**DATA EXCERPT**
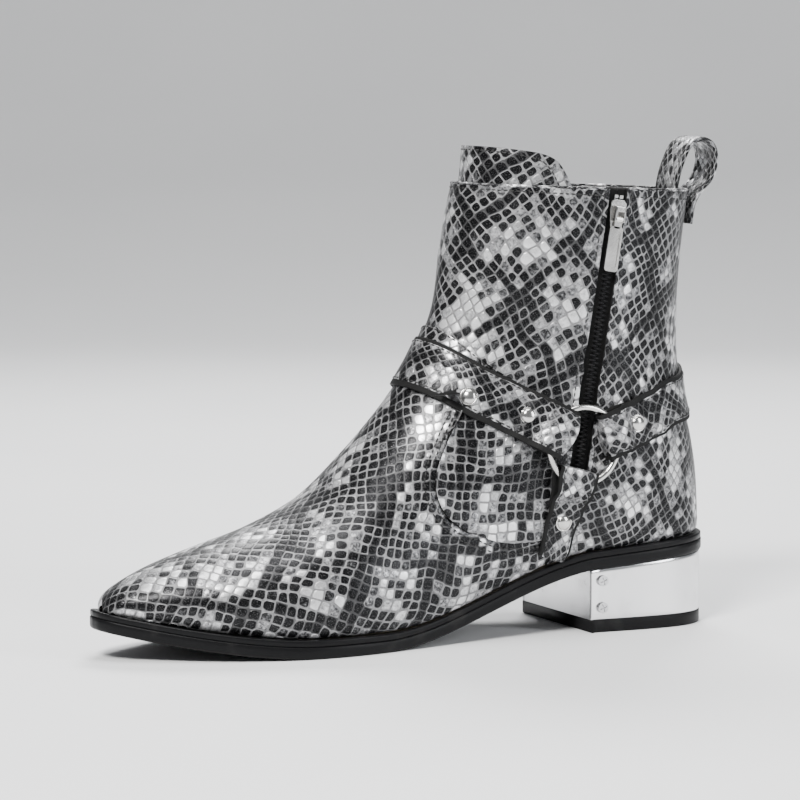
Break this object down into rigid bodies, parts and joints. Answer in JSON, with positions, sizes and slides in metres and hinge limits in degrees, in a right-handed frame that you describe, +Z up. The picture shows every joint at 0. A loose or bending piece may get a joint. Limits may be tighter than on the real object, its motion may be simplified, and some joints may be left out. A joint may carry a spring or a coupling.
{
  "type": "harness ankle boot",
  "caption": "Right pointed-toe ankle boot in snake-embossed leather with inner side zip, ring harness, riveted straps, pull loop and metal-clad block heel.",
  "frame": {"origin": "on the floor, under the middle of the boot's box", "axes": "+Z up, toe towards -Y, inner side towards +X"},
  "size_m": [0.101, 0.3129, 0.2266],
  "materials": {
    "snake_leather": "snake-embossed leather, semi-gloss, black and silver-grey scales",
    "lining_leather": "smooth black lining leather",
    "stiffener_board": "pressed fibre board",
    "cork": "pressed cork",
    "shank_steel": "spring steel strip",
    "welt": "satin black",
    "sole_rubber": "satin black rubber",
    "heel_block": "moulded heel block",
    "polished_plate": "polished metal plate with fine brushing",
    "plated_steel": "nickel-plated steel",
    "zip_tape": "woven black polyester tape",
    "zip_teeth": "black coil teeth",
    "nickel": "nickel plate, lightly brushed"
  },
  "bodies": {
    "boot": {"vamp": "snake_leather", "front_panel": "snake_leather", "rear_quarter_inner": "snake_leather", "rear_quarter_outer": "snake_leather", "ankle_band": "snake_leather", "tongue": "snake_leather", "lining": "lining_leather", "toe_puff": "stiffener_board", "heel_counter": "stiffener_board", "back_seam_strip": "stiffener_board", "insole_board": "stiffener_board", "cork_filler": "cork", "steel_shank": "shank_steel", "sock_liner": "lining_leather", "welt": "welt", "outsole": "sole_rubber", "heel_block": "heel_block", "heel_plate": "polished_plate", "heel_breast_plate": "polished_plate", "heel_plate_screws": "plated_steel", "heel_fixing_screw": "plated_steel", "top_lift": "sole_rubber", "top_lift_nails": "plated_steel", "zip_tape_front": "zip_tape", "zip_tape_rear": "zip_tape", "zip_teeth_front": "zip_teeth", "zip_teeth_rear": "zip_teeth", "zip_top_stops": "plated_steel", "zip_bottom_stop": "plated_steel", "front_strap": "snake_leather", "rear_strap": "snake_leather", "down_strap_inner": "snake_leather", "down_strap_outer": "snake_leather", "strap_rivets": "nickel", "pull_loop": "snake_leather"},
    "slider": {"zip_slider": "nickel"},
    "puller": {"zip_puller": "nickel"},
    "inner_ring": {"ring_inner": "nickel"},
    "outer_ring": {"ring_outer": "nickel"}
  },
  "joints": [
    {"name": "zip_slide", "type": "slide", "parent": "boot", "child": "slider", "axis": [0, -0.1612, -0.9869], "range_m": [0, 0.064]},
    {"name": "puller_swing", "type": "hinge", "parent": "slider", "child": "puller", "pos_m": [0.0418, 0.08624, 0.19045], "axis": [0, -0.9869, 0.1612], "range_deg": [0, 150]},
    {"name": "inner_ring_spin", "type": "hinge", "parent": "boot", "child": "inner_ring", "pos_m": [0.0433, 0.06805, 0.088], "axis": [1, 0, 0], "continuous": true},
    {"name": "outer_ring_spin", "type": "hinge", "parent": "boot", "child": "outer_ring", "pos_m": [-0.04126, 0.06805, 0.088], "axis": [1, 0, 0], "continuous": true}
  ]
}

**TASK PROMPT**
Show every line that contains the word "hinge".

**PROBLEM SOLUTION**
Break this object down into rigid bodies, parts and joints. Answer in JSON, with positions, sizes and slides in metres and hinge limits in degrees, in a right-handed frame that you describe, +Z up. The picture shows every joint at 0. A loose or bending piece may get a joint. Limits may be tighter than on the real object, its motion may be simplified, and some joints may be left out. A joint may carry a spring or a coupling.
    {"name": "puller_swing", "type": "hinge", "parent": "slider", "child": "puller", "pos_m": [0.0418, 0.08624, 0.19045], "axis": [0, -0.9869, 0.1612], "range_deg": [0, 150]},
    {"name": "inner_ring_spin", "type": "hinge", "parent": "boot", "child": "inner_ring", "pos_m": [0.0433, 0.06805, 0.088], "axis": [1, 0, 0], "continuous": true},
    {"name": "outer_ring_spin", "type": "hinge", "parent": "boot", "child": "outer_ring", "pos_m": [-0.04126, 0.06805, 0.088], "axis": [1, 0, 0], "continuous": true}